Brief >> Stop after the line that contains "return refine(dedupe(np.vstack(pts)), 0.8)"; until then, restate each line of the entries word for word from the very first.

Extracted data >>

## BEGIN

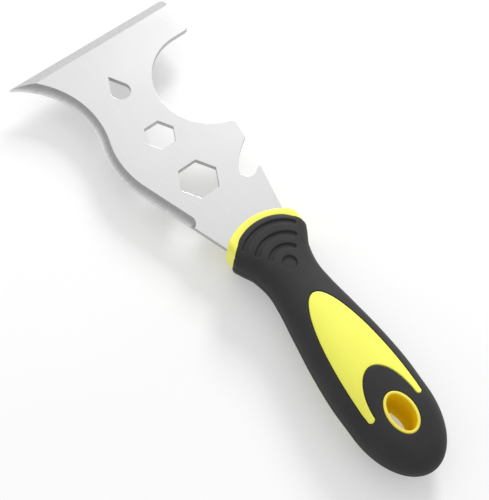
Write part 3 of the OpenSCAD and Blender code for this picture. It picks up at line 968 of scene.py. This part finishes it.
def rounded_box(w, h, r):
    """Closed loop of a rounded rectangle in (y, z), anticlockwise from the right side."""
    pts = []
    for cx, cy, a in ((w - r, h - r, 0), (-w + r, h - r, 90), (-w + r, -h + r, 180), (w - r, -h + r, 270)):
        pts.append(arc((cx, cy), r, a, a + 90, 7.5))
    return refine(dedupe(np.vstack(pts)), 0.8)


def slot_loop(reach, gap):
    """The neck's slot in the collar's end, no further out than reach."""
    lo = max(from_blade([21.5, neck_low(21.5)])[1] - 0.1, -reach)
    hi = min(from_blade([20.0, neck_high(20.0)])[1] + 0.1, reach)
    k = 22
    ys = np.linspace(lo, hi, k)
    up = np.column_stack([ys, np.full(k, gap)])
    return np.vstack([up[::-1], [[lo, 0.0]], up * [1, -1], [[hi, 0.0]]])


def build_collar():
    """Ring sections along the radius from the dimple's axis, with a slot for the neck."""
    rim = rounded_box(*COLLAR_HALF, COLLAR_CORNER)
    core = rim * [SPIGOT_HALF[0] / COLLAR_HALF[0], SPIGOT_HALF[1] / COLLAR_HALF[1]]
    under_lip, round_start = GRIP_R - 0.6, COLLAR_R - COLLAR_ROUND
    levels = [(r, core) for r in (COLLAR_REAR_R, 17.5, under_lip)]
    levels += [(r, rim) for r in (under_lip, GRIP_R, 21.0, round_start)]
    for a in (15, 30, 45, 60, 75, 90):
        a = math.radians(a)
        drop = COLLAR_ROUND * (1 - math.cos(a))
        levels.append((round_start + COLLAR_ROUND * math.sin(a), offset(rim, drop)))
    n = len(rim)

    def place(r, yz):
        """Points at distance r from the dimple's axis."""
        return np.column_stack([np.sqrt(np.maximum(r * r - yz[:, 0] ** 2, 4.0)), yz[:, 0], yz[:, 1]])

    verts = [place(r, yz) for r, yz in levels]
    faces = []
    for k in range(len(levels) - 1):
        for i in range(n):
            a, b = k * n + i, k * n + (i + 1) % n
            faces.append((a, b, b + n, a + n))
    base = len(levels) * n
    slots = []
    for at_front, (r, outline), reach in ((False, levels[0], 11.2), (True, levels[-1], 13.2)):
        slot = slot_loop(reach, TOP + SLOT_GAP)
        pts = grid((-15, 15, -7, 7), 1.4)
        pts = pts[inside(pts, outline) & ~inside(pts, slot)]
        pts = pts[(distance(pts, outline) > 0.7) & (distance(pts, slot) > 0.5)]
        v, f = triangulate([outline, slot], [], pts)
        c = v[f].mean(1)
        v, f = used_only(v, f[inside(c, outline) & ~inside(c, slot)])
        verts.append(place(r, v))
        faces += [tuple(int(i) + base for i in (t if at_front else t[::-1])) for t in f]
        base += len(v)
        slots.append(place(r, slot))
    m = len(slots[0])
    verts += slots
    for i in range(m):
        j = (i + 1) % m
        faces.append((base + j, base + i, base + m + i, base + m + j))
    verts, faces = weld(np.vstack(verts), faces)
    return make("front_collar", verts, faces, YELLOW, "collar", 40)


build_blade()
build_grip()
build_inlay("inlay_front_panel", "inlay_front", 1)
build_inlay("inlay_back_panel", "inlay_back", -1)
build_grommet()
build_collar()


# ------------------------------------------------------------------ CAD nodes that stay
CORE = yellow_material("core_plastic")
PIN = steel_material("pin_steel", 0.7)
for node_name, material in (("core_front", CORE), ("core_back", CORE), ("tang_pins", PIN)):
    for material_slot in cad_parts[node_name].material_slots:
        material_slot.material = material


# ------------------------------------------------------------------ floor, light and camera
FLOOR_HALF, FLOOR_Z = 3, -0.0004
WORLD_STRENGTH = 0.62
CAMERA_PLACE = (-0.13775, 0.12651, 0.38454)
CAMERA_TURN = (1.40602684, -2.57357652, 0.6540549)   # axis times angle, in radians
CAMERA_LENS, SENSOR = 84.66, 36.0


def floor_material():
    """Pale floor that gives off a little light, so that its shadows stay pale."""
    m = Mat("pale_floor")
    cloud = m.noise(6, None, 2, 0.5)
    m.link(m.ramp(cloud, [(0.3, (0.70, 0.70, 0.70)), (0.7, (0.73, 0.73, 0.73))]), m.bsdf.inputs["Base Color"])
    m.set(Roughness=0.9, Specular_IOR_Level=0.1, Emission_Color=(1, 1, 1, 1), Emission_Strength=0.30)
    return m.m


mesh = bpy.data.meshes.new("floor")
corners = ((-1, -1), (1, -1), (1, 1), (-1, 1))
mesh.from_pydata([(x * FLOOR_HALF, y * FLOOR_HALF, FLOOR_Z) for x, y in corners], [], [(0, 1, 2, 3)])
floor = bpy.data.objects.new("floor", mesh)
bpy.context.scene.collection.objects.link(floor)
floor.data.materials.append(floor_material())

world = bpy.data.worlds.new("studio")
bpy.context.scene.world = world
world.use_nodes = True
back = next(n for n in world.node_tree.nodes if n.type == "BACKGROUND")
back.inputs["Color"].default_value = (1, 1, 1, 1)
back.inputs["Strength"].default_value = WORLD_STRENGTH


def area_light(name, place, aim, size, watts):
    """A soft rectangular light at place, facing aim."""
    data = bpy.data.lights.new(name, "AREA")
    data.shape = "RECTANGLE"
    data.size, data.size_y = size
    data.energy = watts
    ob = bpy.data.objects.new(name, data)
    ob.location = place
    ob.rotation_euler = (Vector(aim) - Vector(place)).to_track_quat("-Z", "Y").to_euler()
    bpy.context.scene.collection.objects.link(ob)


area_light("overhead", (0.9, -0.3, 1.0), (0.1, -0.05, 0), (1.3, 1.3), 2.4)
area_light("key", (0.8, -0.78, 0.6), (0, 0, 0.01), (0.35, 0.35), 10.4)

turn = Vector(CAMERA_TURN)
rot = Matrix.Rotation(turn.length, 3, turn.normalized())
cam_data = bpy.data.cameras.new("camera")
cam_data.sensor_fit = "HORIZONTAL"
cam_data.sensor_width = SENSOR
cam_data.lens = CAMERA_LENS
cam_data.clip_start = 0.01
cam = bpy.data.objects.new("camera", cam_data)
axes = Matrix((rot[0], -rot[1], -rot[2])).transposed()
cam.matrix_world = Matrix.Translation(Vector(CAMERA_PLACE)) @ axes.to_4x4()
bpy.context.scene.collection.objects.link(cam)
bpy.context.scene.camera = cam
bpy.context.scene.view_settings.view_transform = "Standard"
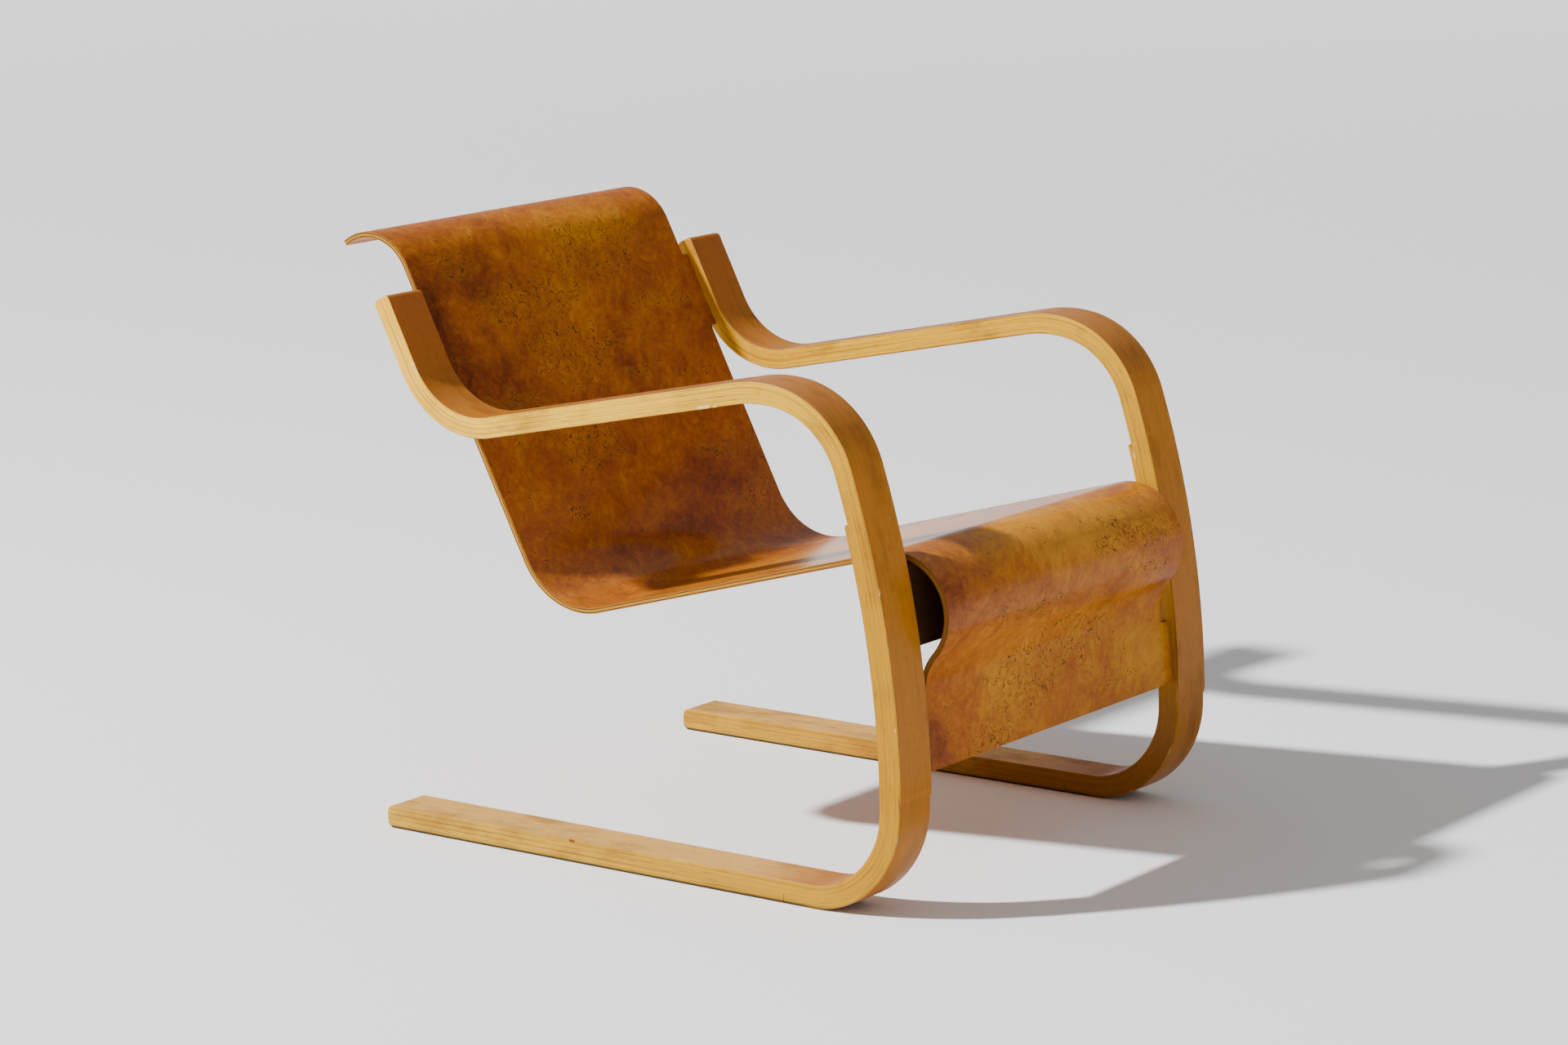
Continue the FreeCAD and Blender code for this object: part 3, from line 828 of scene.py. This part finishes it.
rail = {
    "colour": (0.034, 0.014, 0.005), "light": (0.046, 0.018, 0.006), "dowel": (0.48, 0.26, 0.08),
    "grain": ((6.0, 300.0, 300.0), 4.0, 0.6), "grainShows": (0.3, 0.7), "bump": (0.0002, 0.3),
    "roughness": 0.45, "dowelRoughness": 0.6, "specular": 0.12,
}


def finishRail(name, dark, light, roughness):
    finish = Finish(name)
    grain = finish.streaks(finish.node("ShaderNodeTexCoord", output=3), *rail["grain"])
    colour = finish.paint(finish.ease(grain, *rail["grainShows"]), dark, light)
    finish.set(Base_Color=colour, Roughness=roughness, Specular_IOR_Level=rail["specular"],
               Normal=finish.bump(grain, *rail["bump"]))
    return finish


railFinish = finishRail("stainedRail", rail["colour"], rail["light"], rail["roughness"])
dowelFinish = finishRail("bareDowel", rail["dowel"], birch["worn"], rail["dowelRoughness"])
railFinish.on(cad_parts["front_rail"])
dowelFinish.on(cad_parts["front_rail_dowels"])
print("finishes applied")


studio = {
    "floorSize": 80.0, "floorColour": (0.90, 0.90, 0.90), "floorRoughness": 0.9, "floorSpecular": 0.1,
    "overhead": (0.42, 0.42, 0.42), "horizon": (0.70, 0.70, 0.70),   # soft walls, darker ceiling
    "horizonHeight": 0.16, "horizonLow": 0.064,
    "lampPlace": (-3.05, 2.18, 3.48), "lampPower": 0.9, "lampRadius": 0.12,
    "glow": (0.62, 0.62, 0.62), "glowStart": 1.5, "glowEnd": 14.0,   # the far floor rises into a lit wall
}
view = {
    "place": (-3.9139, -2.9755, 1.3214),
    "azimuth": 53.0, "downward": 11.345, "roll": 1.03,
    "lens": 101.73, "sensor": 36.0, "farthest": 200.0,
}

bpy.ops.mesh.primitive_plane_add(size=studio["floorSize"])
floor = bpy.context.object
floor.name = "studioFloor"
floorFinish = Finish("paleFloor")
fromMiddle = floorFinish.node("ShaderNodeTexCoord", output=3)
distance = floorFinish.vector("LENGTH", fromMiddle, output=1)
glow = floorFinish.ease(distance, studio["glowStart"], studio["glowEnd"])
floorFinish.set(Base_Color=(*studio["floorColour"], 1.0),
                Roughness=studio["floorRoughness"], Specular_IOR_Level=studio["floorSpecular"],
                Emission_Color=floorFinish.paint(glow, (0.0, 0.0, 0.0), studio["glow"]),
                Emission_Strength=1.0)
floorFinish.on(floor)

room = Finish("studioRoom", bpy.data.worlds, "Background")
upward = room.split(room.node("ShaderNodeTexCoord", output=0))[2]
roomStops = [(0.0, studio["horizon"]), (studio["horizonLow"], studio["horizon"]),
             (studio["horizonHeight"], studio["overhead"])]
room.set(Color=room.ramp(upward, roomStops), Strength=1.0)
bpy.context.scene.world = room.block

bpy.ops.object.light_add(type="POINT", location=studio["lampPlace"])
lamp = bpy.context.object
lamp.name = "keyLight"
lamp.data.energy = studio["lampPower"]
lamp.data.shadow_soft_size = studio["lampRadius"]
lamp.data.use_nodes = True
lampTree = lamp.data.node_tree
falloff = lampTree.nodes.new("ShaderNodeLightFalloff")   # an even key light, as from a large head far away
lampTree.links.new(falloff.outputs["Constant"], lampTree.nodes["Emission"].inputs["Strength"])

bpy.ops.object.camera_add()
camera = bpy.context.object
turn = Matrix.Rotation(math.radians(-view["azimuth"]), 4, "Z")
tilt = Matrix.Rotation(math.radians(90 - view["downward"]), 4, "X")
lean = Matrix.Rotation(math.radians(-view["roll"]), 4, "Z")
camera.matrix_world = Matrix.Translation(view["place"]) @ turn @ tilt @ lean
camera.data.lens = view["lens"]
camera.data.sensor_width = view["sensor"]
camera.data.clip_end = view["farthest"]
bpy.context.scene.camera = camera
print("studio set up")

## END

Full answer >>
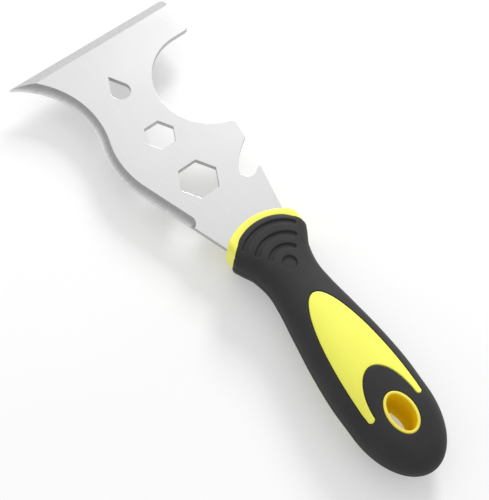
Write part 3 of the OpenSCAD and Blender code for this picture. It picks up at line 968 of scene.py. This part finishes it.
def rounded_box(w, h, r):
    """Closed loop of a rounded rectangle in (y, z), anticlockwise from the right side."""
    pts = []
    for cx, cy, a in ((w - r, h - r, 0), (-w + r, h - r, 90), (-w + r, -h + r, 180), (w - r, -h + r, 270)):
        pts.append(arc((cx, cy), r, a, a + 90, 7.5))
    return refine(dedupe(np.vstack(pts)), 0.8)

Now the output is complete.